A Good Thing Comes to an End – Pine Run 1977 to 2006

David Yon, September 15, 2007

I have run the fastest Pine Run I will ever run. And I have run the slowest Pine Run I will ever run. I have run it healthy and with good courage and I have limped through it with injuries. I will forever hold the slowest winning time. I have raced friends and foes and above all made great memories. But I will never do any of it again. The era of the Pine Run has come to an end.

Each year, about this time, for the past four or five years, I have anxiously reached out to Janice Baty at the Southland’s Experiment Forest and International Paper (IP) – “Will there be a race this year?” Often she did not know when I first asked. But somehow we kept getting one more year, including number thirty last year. But IP’s business model is changing and it is working hard to sell the property that serves as the course for Pine Run. Finally this year, the answer was “No there will be no Pine Run.” It has been a wonderful partnership and Janice and her coworkers have been wonderful hosts. So I choose not to be angry, but to appreciate all they have done for us over the 30 years we were blessed with the opportunity to run there. But if I could ask one thing, it would be to run it once more, knowing it would be the last – a last chance to say good bye to a good friend.

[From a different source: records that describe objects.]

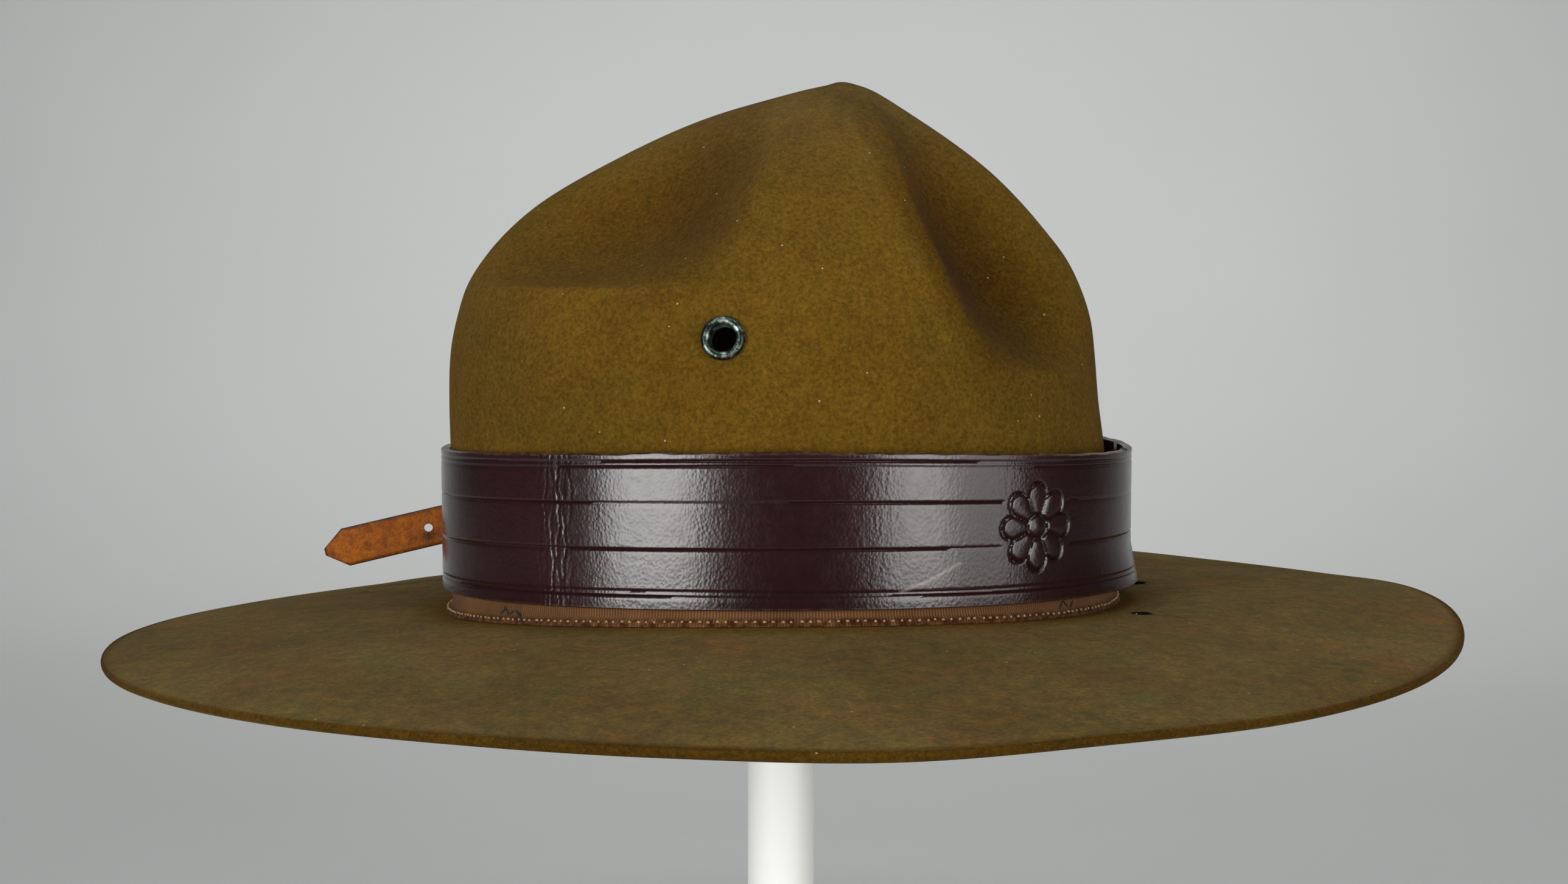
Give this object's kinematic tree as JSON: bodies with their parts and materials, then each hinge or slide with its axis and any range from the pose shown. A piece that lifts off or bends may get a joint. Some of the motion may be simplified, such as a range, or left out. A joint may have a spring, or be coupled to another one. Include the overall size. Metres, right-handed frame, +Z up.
{
  "type": "campaign hat on a stand",
  "caption": "Wide-brimmed felt campaign hat with a peaked, dented crown, tooled leather band, strap and vent eyelets, held up by a plain white post stand.",
  "frame": {"origin": "middle of the underside of the stand's round foot, on the floor, on the axis of the post", "axes": "+X to the front of the hat, +Z up, +Y to the wearer's left"},
  "size_m": [0.4172, 0.378, 0.35],
  "materials": {
    "felt": "brushed olive brown fur felt, matt",
    "grosgrain": "ribbed brown ribbon, matt",
    "band_leather": "polished dark maroon leather, tooled with lines",
    "russet_leather": "waxed russet leather with cut edges",
    "buckle_brass": "dull brass",
    "eyelet_metal": "dark japanned metal, worn bright on the rim",
    "white_plastic": "satin white",
    "white_enamel": "satin white enamel"
  },
  "bodies": {
    "root": {"felt_body": "felt", "ribbon": "grosgrain", "leather_band": "band_leather", "billet_strap": "russet_leather", "buckle": "buckle_brass", "buckle_tab": "russet_leather", "eyelet_right": "eyelet_metal", "eyelet_left": "eyelet_metal", "stand_post": "white_plastic", "stand_cap": "white_plastic", "stand_base": "white_enamel"}
  },
  "joints": []
}
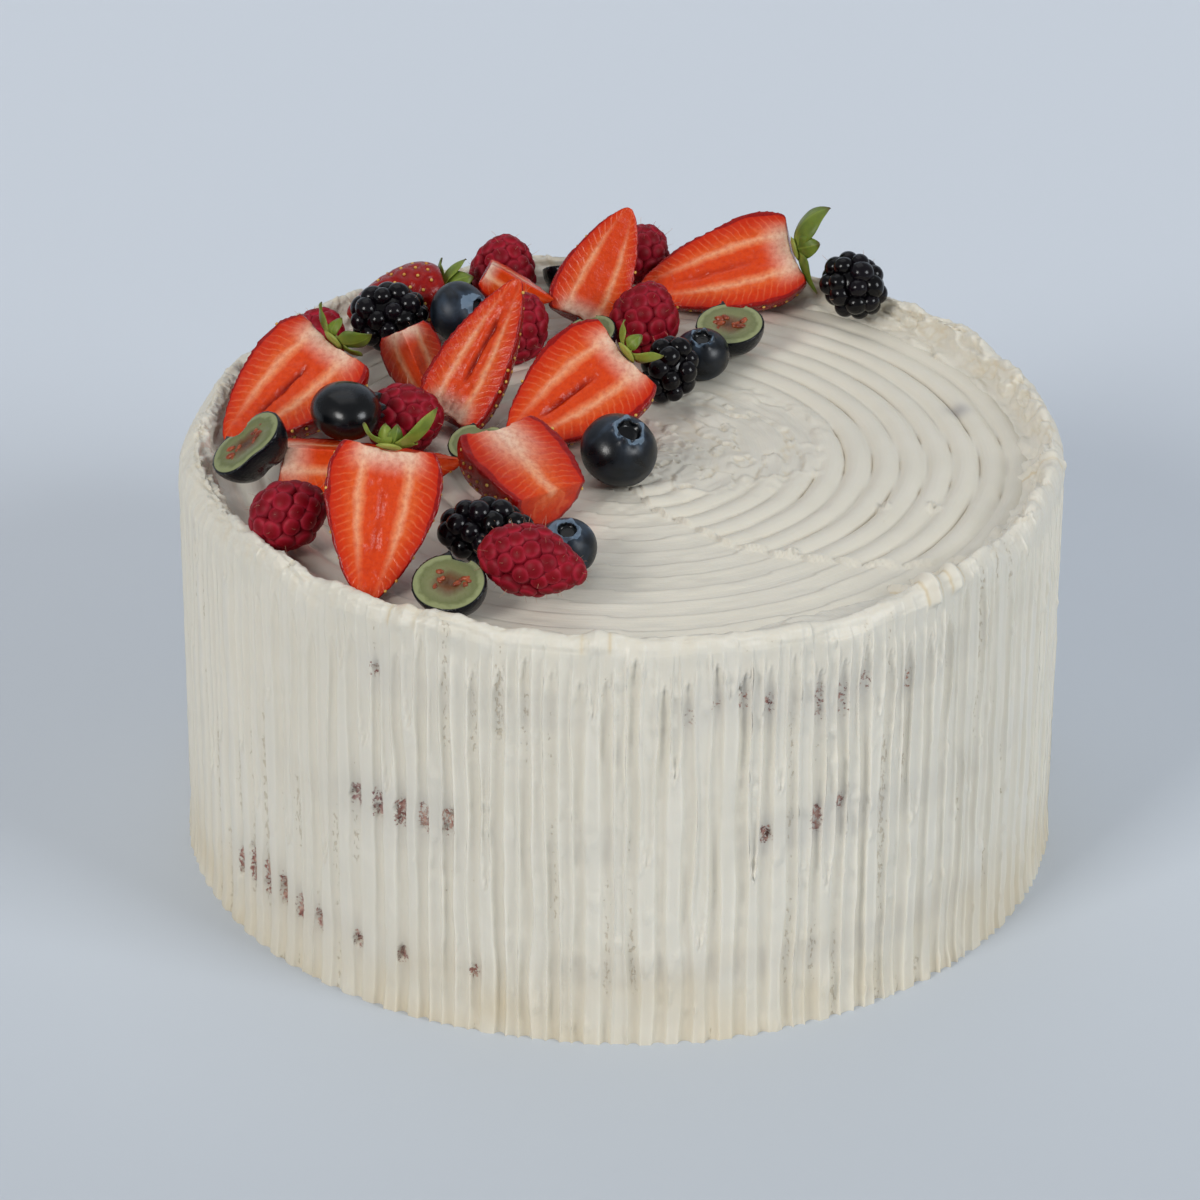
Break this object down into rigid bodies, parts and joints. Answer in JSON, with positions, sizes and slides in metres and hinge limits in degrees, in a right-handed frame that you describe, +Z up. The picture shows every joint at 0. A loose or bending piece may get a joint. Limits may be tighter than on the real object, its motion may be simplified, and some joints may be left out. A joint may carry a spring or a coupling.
{
  "type": "layer cake with berries",
  "caption": "Tall round layer cake in combed pale cream with a ragged rim, sponge showing through in places, and a crescent heap of cut strawberries and berries on top.",
  "frame": {"origin": "on the cake's axis, in the plane that its base rests on", "axes": "+Z up along the cake's axis; +Y away from the picture's viewpoint, +X to its right, so the fruit lies to the left and the back"},
  "size_m": [0.2134, 0.2139, 0.1381],
  "materials": {
    "cream": "soft satin whipped cream",
    "sponge": "dry open crumb",
    "strawberry": "moist cut flesh and glossy skin",
    "raspberry": "downy satin",
    "bramble": "glossy",
    "blueberry": "waxy bloom over dark skin",
    "blueberry_flesh": "moist",
    "leaf": "satin"
  },
  "bodies": {
    "root": {"blueberry_back": "blueberry", "blueberry_centre": "blueberry", "blueberry_front": "blueberry", "blueberry_half_back": "blueberry_flesh", "blueberry_half_far": "blueberry_flesh", "blueberry_half_front": "blueberry_flesh", "blueberry_half_inner": "blueberry_flesh", "blueberry_half_leafy": "blueberry_flesh", "blueberry_half_middle": "blueberry_flesh", "blueberry_half_rim": "blueberry_flesh", "blueberry_inner": "blueberry", "blueberry_left": "blueberry", "bramble_front": "bramble", "bramble_inner": "bramble", "bramble_left": "bramble", "bramble_right": "bramble", "cream_coat": "cream", "raspberry_back": "raspberry", "raspberry_core": "raspberry", "raspberry_far": "raspberry", "raspberry_far_left": "raspberry", "raspberry_front": "raspberry", "raspberry_inner": "raspberry", "raspberry_left": "raspberry", "raspberry_middle": "raspberry", "sponge_lower": "sponge", "sponge_middle": "sponge", "sponge_upper": "sponge", "strawberry_chunk": "strawberry", "strawberry_half_front": "strawberry", "strawberry_half_front_calyx": "leaf", "strawberry_half_inner": "strawberry", "strawberry_half_left": "strawberry", "strawberry_half_left_calyx": "leaf", "strawberry_half_middle": "strawberry", "strawberry_half_middle_calyx": "leaf", "strawberry_half_right": "strawberry", "strawberry_half_right_calyx": "leaf", "strawberry_quarter_left": "strawberry", "strawberry_slice_tall": "strawberry", "strawberry_wedge_back": "strawberry", "strawberry_wedge_left": "strawberry", "strawberry_whole_back": "strawberry", "strawberry_whole_back_calyx": "leaf"}
  },
  "joints": []
}
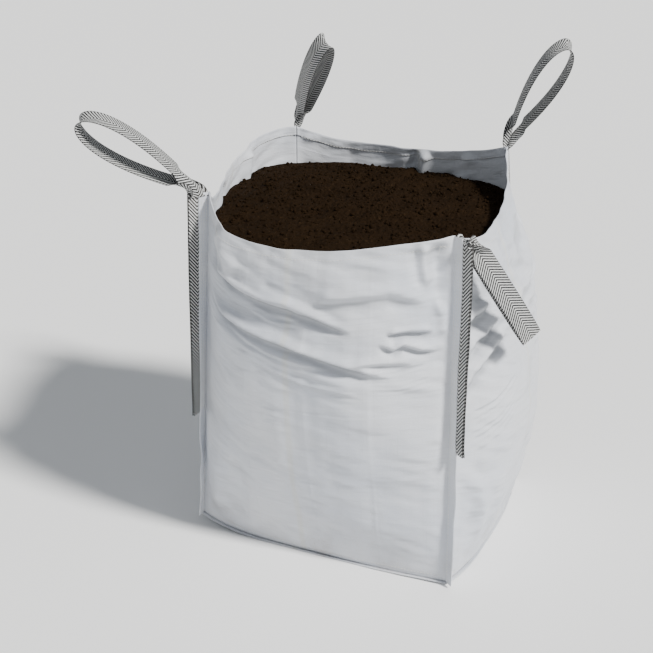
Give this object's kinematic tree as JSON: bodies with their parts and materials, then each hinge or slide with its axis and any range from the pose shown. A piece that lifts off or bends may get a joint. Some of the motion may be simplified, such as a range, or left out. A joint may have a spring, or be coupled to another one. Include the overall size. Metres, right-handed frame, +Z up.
{
  "type": "filled bulk bag",
  "caption": "Open-top woven bulk bag standing full of dark soil, sewn corner seams with webbing legs and a webbing lifting loop hinged at each corner.",
  "frame": {"origin": "middle of the flat underside of the base, on the floor", "axes": "+Z up; -Y towards the front panel, +X towards the right panel seen from the front"},
  "size_m": [1.2844, 1.141, 1.4809],
  "materials": {
    "woven_fabric": "matte",
    "webbing": "matte",
    "thread": "matte",
    "soil": "matte"
  },
  "bodies": {
    "bag": {"front_panel": "woven_fabric", "right_panel": "woven_fabric", "back_panel": "woven_fabric", "left_panel": "woven_fabric", "base_panel": "woven_fabric", "soil_fill": "soil", "front_left_strap_leg_a": "webbing", "front_left_strap_leg_b": "webbing", "front_right_strap_leg_a": "webbing", "front_right_strap_leg_b": "webbing", "back_right_strap_leg_a": "webbing", "back_right_strap_leg_b": "webbing", "back_left_strap_leg_a": "webbing", "back_left_strap_leg_b": "webbing", "front_hem_stitching": "thread", "right_hem_stitching": "thread", "back_hem_stitching": "thread", "left_hem_stitching": "thread", "front_base_stitching": "thread", "right_base_stitching": "thread", "back_base_stitching": "thread", "left_base_stitching": "thread", "front_left_seam_stitching": "thread", "front_right_seam_stitching": "thread", "back_right_seam_stitching": "thread", "back_left_seam_stitching": "thread", "front_left_strap_stitching": "thread", "front_right_strap_stitching": "thread", "back_right_strap_stitching": "thread", "back_left_strap_stitching": "thread"},
    "front_left_lifting_loop": {"front_left_loop": "webbing"},
    "front_right_lifting_loop": {"front_right_loop": "webbing"},
    "back_right_lifting_loop": {"back_right_loop": "webbing"},
    "back_left_lifting_loop": {"back_left_loop": "webbing"}
  },
  "joints": [
    {"name": "front_left_loop_swing", "type": "hinge", "parent": "bag", "child": "front_left_lifting_loop", "pos_m": [-0.35563, -0.41852, 1.099], "axis": [0.4895, -0.872, 0], "range_deg": [-140, 50]},
    {"name": "front_right_loop_swing", "type": "hinge", "parent": "bag", "child": "front_right_lifting_loop", "pos_m": [0.45959, -0.42368, 1.074], "axis": [-0.6812, 0.7321, 0], "range_deg": [-200, 0]},
    {"name": "back_right_loop_swing", "type": "hinge", "parent": "bag", "child": "back_right_lifting_loop", "pos_m": [0.30765, 0.40864, 1.144], "axis": [0.3011, 0.9536, 0], "range_deg": [-120, 80]},
    {"name": "back_left_loop_swing", "type": "hinge", "parent": "bag", "child": "back_left_lifting_loop", "pos_m": [-0.42368, 0.42159, 1.131], "axis": [0.6854, 0.7282, 0], "range_deg": [-120, 50]}
  ]
}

The Pine Run was the sport of running at its best – simple, tough, rewarding, beautiful and full of great companionship. In 1977, Herb Wills and Tim Simpkins fought each other before Herb captured the first title in 1:07:19. They were followed by 119 other runners. Rosemary Deslodge was the first woman in 1:26:21. Bill McGuire and Moondance became fixtures early in the race’s history, jumping on stage to entertain crowds of tired runners who spread blankets, libations and food on the grass turf. I wasn’t there for the first, but I know runners that year did what we all did for many years thereafter – they told stories of their efforts on the course, the hills, the rocks, the mud, the heat or the cold. The run, for those who missed this treasure, took place on the grounds of the Southlands Experimental Forest. When you entered the property you got a scary preview of what was to come as your car stalled climbing the “North Carolina type” hills and your stomach did a little flip thinking about trying to run those gut busters. The sides of the road driving in were marked by signs declaring when the rows of experimental trees were planted over ten year intervals. You had to be careful though as more than once deer bolted across the road just missing runners and cars.

While the course did change some a couple times, it never lost its unique character – marked by beauty and toughness. Many seasoned Pine Run participants believe the course was lengthened the last time it was changed and might have been “materially” longer than 20K. (Of course many seasoned runners believe ALL courses have been lengthened.) But, regardless, The Course made for great memories. On a rainy day, especially on the original course, there was slick clay mud that either slowed you down with ten pounds of new weight, grabbed your shoe or sent you sprawling on your butt. I recall a short downhill that was better skied than run. The Monster hill you had to climb starting late in the tenth mile was always tough, but became shear agony on a warm humid day. Getting out of your car on a cool fall day, made you think you had found a “Rocky Mountain High.” That sensation would last for three miles or so. And then there were the rocks IP used to maintain the roads; but runners cursed them with a passion usually saved for incompetent race directors. There was the false sense of relief after climbing the rocky hill in mile two and three when the smooth pavement under foot let a runner temporarily relax only to look up a few hundred feet later and see the top of another hill towering high above your head.

There was the joy of cresting that last “North Carolina Hill” and heading downhill for two miles making up some of the time you had just lost and giving you hope. Then it got flat. And that was ok at first, but it just kept going. And going. And you knew what was coming. The Monster. I always felt in many ways this flat stretch was the toughest part of the race. The calm and beauty of the woods called to you to just slow down and enjoy. “Save it for the hill,” the trees whispered. If you won this fight, you won the respect of the forest and you usually caught a lot of people. And then you had still had to climb the Monster. It was a long steep hill up a rutted dirt road that took you past the eleven mile mark and, if you conquered it, back to the pavement. The pavement that made you believe you could finish this race. The pavement brought respite and downhill until the last off road stretch which took you to the finish. To the music, to the food and to the drink – which usually included an IP furnished keg. And, finally, to the many friendships that made this event so special.

So, I have lost a friend, but I will keep the memories. They are the memories that remind me just why running is so special.